The Audit Trail Principle: Every Notification Is a Governance Record
One design element that most PPM notification discussions overlook entirely: every notification sent should be logged against the project record with a timestamp. This is not an administrative nicety. It is a governance necessity.
When a risk threshold breach notification was sent to the CIO on a specific date and time and that risk subsequently materialized into a delivery failure, the notification log is the evidence that the governance system functioned correctly. It eliminates the “I wasn’t informed” defense that derails post-mortems and accountability conversations. When the notification system has no audit trail, governance exists only in people’s memory. Memory is unreliable. Timestamps are not.
Build a Notification Architecture Stakeholders Actually Trust
Quick Audit: Is Your Notification System Creating Trust or Alert Fatigue?
| # | Question | Yes | No / Partial |
|---|---|---|---|
| 1 | Are notifications filtered by recipient role — not broadcast to all project members? | ||
| 2 | Do threshold-breach notifications have higher urgency signals than activity notifications? | ||
| 3 | Do unactioned approval requests automatically escalate after a defined SLA window? | ||
| 4 | Are executive and oversight stakeholders receiving digests rather than real-time alerts? | ||
| 5 | Is every notification sent logged with a timestamp in the project governance record? |
Three or more “No / Partial” answers mean your notification system is generating noise, not signal. Stakeholders are either filtering it out already or they will be within the next two weeks.

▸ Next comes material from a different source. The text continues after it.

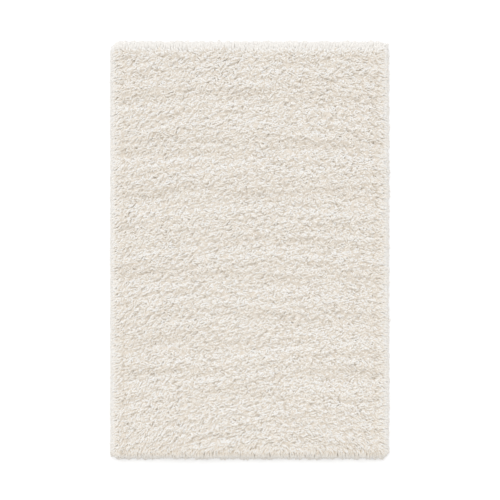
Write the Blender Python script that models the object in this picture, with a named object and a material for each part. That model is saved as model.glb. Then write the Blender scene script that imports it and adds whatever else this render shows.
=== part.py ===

Alert fatigue occurs when stakeholders receive too many undifferentiated notifications and learn to ignore them. In a PPM context it is a governance failure – when stakeholders stop trusting the notification system they build parallel communication channels that are untracked and invisible to the portfolio layer. The consequence is that critical signals – budget breaches, risk escalations, missed approvals – get lost in the same stream as routine activity updates
An activity notification tells a stakeholder that something occurred, a task was completed, a comment was added, or a document was updated. A threshold notification tells a stakeholder that something occurred that requires their attention: a budget has exceeded its approved variance, a risk score has crossed a defined threshold, a milestone has been missed. Only threshold notifications should interrupt stakeholders in real time.
A CIO should receive portfolio-level exception reports and escalations, events that are significant at the strategic investment level. A Project Manager should receive task-level alerts, budget variance notifications for their specific project, and dependency delays. The same event, like a budget threshold breach, generates different notifications for each role based on the governance significance to their function
Escalation-aware routing means that when an actionable notification, an approval request, a gate review, or a risk acknowledgement is not responded to within a defined SLA window, the system automatically routes it to the next accountability level. This prevents single points of failure in approval chains from stalling delivery without requiring a human to follow up manually.
A timestamped log of every notification sent creates an accountability record that is independent of human memory. When a risk breach notification was sent to the appropriate stakeholder on a specific date and time, and that risk subsequently materialized, the notification log is the governance evidence that the system functioned correctly. Without it, accountability conversations rely on recollection rather than record.